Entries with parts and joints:
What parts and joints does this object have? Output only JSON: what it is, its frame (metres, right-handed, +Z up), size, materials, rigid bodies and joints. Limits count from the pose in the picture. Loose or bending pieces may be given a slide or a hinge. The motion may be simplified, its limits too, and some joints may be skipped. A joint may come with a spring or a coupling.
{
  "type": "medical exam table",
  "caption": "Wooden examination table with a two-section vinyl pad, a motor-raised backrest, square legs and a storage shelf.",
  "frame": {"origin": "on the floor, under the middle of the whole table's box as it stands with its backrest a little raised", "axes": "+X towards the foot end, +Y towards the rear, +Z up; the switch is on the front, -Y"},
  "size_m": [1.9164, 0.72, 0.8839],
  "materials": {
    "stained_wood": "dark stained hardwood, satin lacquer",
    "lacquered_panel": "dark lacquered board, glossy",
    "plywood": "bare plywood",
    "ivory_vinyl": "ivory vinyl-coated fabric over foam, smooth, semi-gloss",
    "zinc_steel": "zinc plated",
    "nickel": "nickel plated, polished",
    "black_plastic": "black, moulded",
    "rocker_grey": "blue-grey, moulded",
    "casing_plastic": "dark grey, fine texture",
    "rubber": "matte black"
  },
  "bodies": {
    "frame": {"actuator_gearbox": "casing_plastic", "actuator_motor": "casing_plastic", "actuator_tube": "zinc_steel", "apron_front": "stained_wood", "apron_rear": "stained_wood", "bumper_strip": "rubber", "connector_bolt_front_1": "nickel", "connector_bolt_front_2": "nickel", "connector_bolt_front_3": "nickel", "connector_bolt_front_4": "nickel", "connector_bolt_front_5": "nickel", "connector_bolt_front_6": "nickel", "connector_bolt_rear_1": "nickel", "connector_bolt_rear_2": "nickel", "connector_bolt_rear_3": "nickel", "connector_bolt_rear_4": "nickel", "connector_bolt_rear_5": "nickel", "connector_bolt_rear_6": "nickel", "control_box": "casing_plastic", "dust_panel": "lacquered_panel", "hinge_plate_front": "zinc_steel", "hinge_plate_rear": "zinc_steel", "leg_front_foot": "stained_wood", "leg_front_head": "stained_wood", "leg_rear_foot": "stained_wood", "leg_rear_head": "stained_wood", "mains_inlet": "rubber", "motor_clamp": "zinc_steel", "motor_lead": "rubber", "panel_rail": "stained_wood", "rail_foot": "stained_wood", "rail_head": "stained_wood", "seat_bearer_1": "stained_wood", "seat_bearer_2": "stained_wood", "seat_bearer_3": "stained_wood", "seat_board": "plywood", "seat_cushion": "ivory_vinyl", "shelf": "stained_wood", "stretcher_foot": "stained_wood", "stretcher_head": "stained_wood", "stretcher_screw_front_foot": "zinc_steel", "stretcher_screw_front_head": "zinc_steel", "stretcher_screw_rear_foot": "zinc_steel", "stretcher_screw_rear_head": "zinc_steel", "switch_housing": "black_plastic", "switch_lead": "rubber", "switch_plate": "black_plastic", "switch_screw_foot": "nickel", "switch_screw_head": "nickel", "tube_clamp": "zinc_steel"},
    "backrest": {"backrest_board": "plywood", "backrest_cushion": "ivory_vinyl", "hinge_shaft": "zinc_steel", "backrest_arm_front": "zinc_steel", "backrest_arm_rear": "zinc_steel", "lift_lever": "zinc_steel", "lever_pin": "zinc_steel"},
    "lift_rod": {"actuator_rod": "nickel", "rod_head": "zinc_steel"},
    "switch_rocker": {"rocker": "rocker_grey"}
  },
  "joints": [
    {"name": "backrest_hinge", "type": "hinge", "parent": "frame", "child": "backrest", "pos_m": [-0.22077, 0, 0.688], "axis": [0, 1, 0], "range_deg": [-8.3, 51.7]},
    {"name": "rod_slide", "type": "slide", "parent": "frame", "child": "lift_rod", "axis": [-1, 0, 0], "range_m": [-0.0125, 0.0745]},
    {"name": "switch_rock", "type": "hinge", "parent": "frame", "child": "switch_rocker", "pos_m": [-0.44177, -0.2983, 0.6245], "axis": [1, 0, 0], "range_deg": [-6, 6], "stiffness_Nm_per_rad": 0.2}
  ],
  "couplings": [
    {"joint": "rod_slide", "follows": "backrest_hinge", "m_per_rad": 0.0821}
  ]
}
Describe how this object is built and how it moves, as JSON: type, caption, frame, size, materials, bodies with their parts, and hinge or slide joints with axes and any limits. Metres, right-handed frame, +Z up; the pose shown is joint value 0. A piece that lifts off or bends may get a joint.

**Written instruction:** Return each line of the data exactly as written above.

**Full answer:**
What parts and joints does this object have? Output only JSON: what it is, its frame (metres, right-handed, +Z up), size, materials, rigid bodies and joints. Limits count from the pose in the picture. Loose or bending pieces may be given a slide or a hinge. The motion may be simplified, its limits too, and some joints may be skipped. A joint may come with a spring or a coupling.
{
  "type": "medical exam table",
  "caption": "Wooden examination table with a two-section vinyl pad, a motor-raised backrest, square legs and a storage shelf.",
  "frame": {"origin": "on the floor, under the middle of the whole table's box as it stands with its backrest a little raised", "axes": "+X towards the foot end, +Y towards the rear, +Z up; the switch is on the front, -Y"},
  "size_m": [1.9164, 0.72, 0.8839],
  "materials": {
    "stained_wood": "dark stained hardwood, satin lacquer",
    "lacquered_panel": "dark lacquered board, glossy",
    "plywood": "bare plywood",
    "ivory_vinyl": "ivory vinyl-coated fabric over foam, smooth, semi-gloss",
    "zinc_steel": "zinc plated",
    "nickel": "nickel plated, polished",
    "black_plastic": "black, moulded",
    "rocker_grey": "blue-grey, moulded",
    "casing_plastic": "dark grey, fine texture",
    "rubber": "matte black"
  },
  "bodies": {
    "frame": {"actuator_gearbox": "casing_plastic", "actuator_motor": "casing_plastic", "actuator_tube": "zinc_steel", "apron_front": "stained_wood", "apron_rear": "stained_wood", "bumper_strip": "rubber", "connector_bolt_front_1": "nickel", "connector_bolt_front_2": "nickel", "connector_bolt_front_3": "nickel", "connector_bolt_front_4": "nickel", "connector_bolt_front_5": "nickel", "connector_bolt_front_6": "nickel", "connector_bolt_rear_1": "nickel", "connector_bolt_rear_2": "nickel", "connector_bolt_rear_3": "nickel", "connector_bolt_rear_4": "nickel", "connector_bolt_rear_5": "nickel", "connector_bolt_rear_6": "nickel", "control_box": "casing_plastic", "dust_panel": "lacquered_panel", "hinge_plate_front": "zinc_steel", "hinge_plate_rear": "zinc_steel", "leg_front_foot": "stained_wood", "leg_front_head": "stained_wood", "leg_rear_foot": "stained_wood", "leg_rear_head": "stained_wood", "mains_inlet": "rubber", "motor_clamp": "zinc_steel", "motor_lead": "rubber", "panel_rail": "stained_wood", "rail_foot": "stained_wood", "rail_head": "stained_wood", "seat_bearer_1": "stained_wood", "seat_bearer_2": "stained_wood", "seat_bearer_3": "stained_wood", "seat_board": "plywood", "seat_cushion": "ivory_vinyl", "shelf": "stained_wood", "stretcher_foot": "stained_wood", "stretcher_head": "stained_wood", "stretcher_screw_front_foot": "zinc_steel", "stretcher_screw_front_head": "zinc_steel", "stretcher_screw_rear_foot": "zinc_steel", "stretcher_screw_rear_head": "zinc_steel", "switch_housing": "black_plastic", "switch_lead": "rubber", "switch_plate": "black_plastic", "switch_screw_foot": "nickel", "switch_screw_head": "nickel", "tube_clamp": "zinc_steel"},
    "backrest": {"backrest_board": "plywood", "backrest_cushion": "ivory_vinyl", "hinge_shaft": "zinc_steel", "backrest_arm_front": "zinc_steel", "backrest_arm_rear": "zinc_steel", "lift_lever": "zinc_steel", "lever_pin": "zinc_steel"},
    "lift_rod": {"actuator_rod": "nickel", "rod_head": "zinc_steel"},
    "switch_rocker": {"rocker": "rocker_grey"}
  },
  "joints": [
    {"name": "backrest_hinge", "type": "hinge", "parent": "frame", "child": "backrest", "pos_m": [-0.22077, 0, 0.688], "axis": [0, 1, 0], "range_deg": [-8.3, 51.7]},
    {"name": "rod_slide", "type": "slide", "parent": "frame", "child": "lift_rod", "axis": [-1, 0, 0], "range_m": [-0.0125, 0.0745]},
    {"name": "switch_rock", "type": "hinge", "parent": "frame", "child": "switch_rocker", "pos_m": [-0.44177, -0.2983, 0.6245], "axis": [1, 0, 0], "range_deg": [-6, 6], "stiffness_Nm_per_rad": 0.2}
  ],
  "couplings": [
    {"joint": "rod_slide", "follows": "backrest_hinge", "m_per_rad": 0.0821}
  ]
}
Describe how this object is built and how it moves, as JSON: type, caption, frame, size, materials, bodies with their parts, and hinge or slide joints with axes and any limits. Metres, right-handed frame, +Z up; the pose shown is joint value 0. A piece that lifts off or bends may get a joint.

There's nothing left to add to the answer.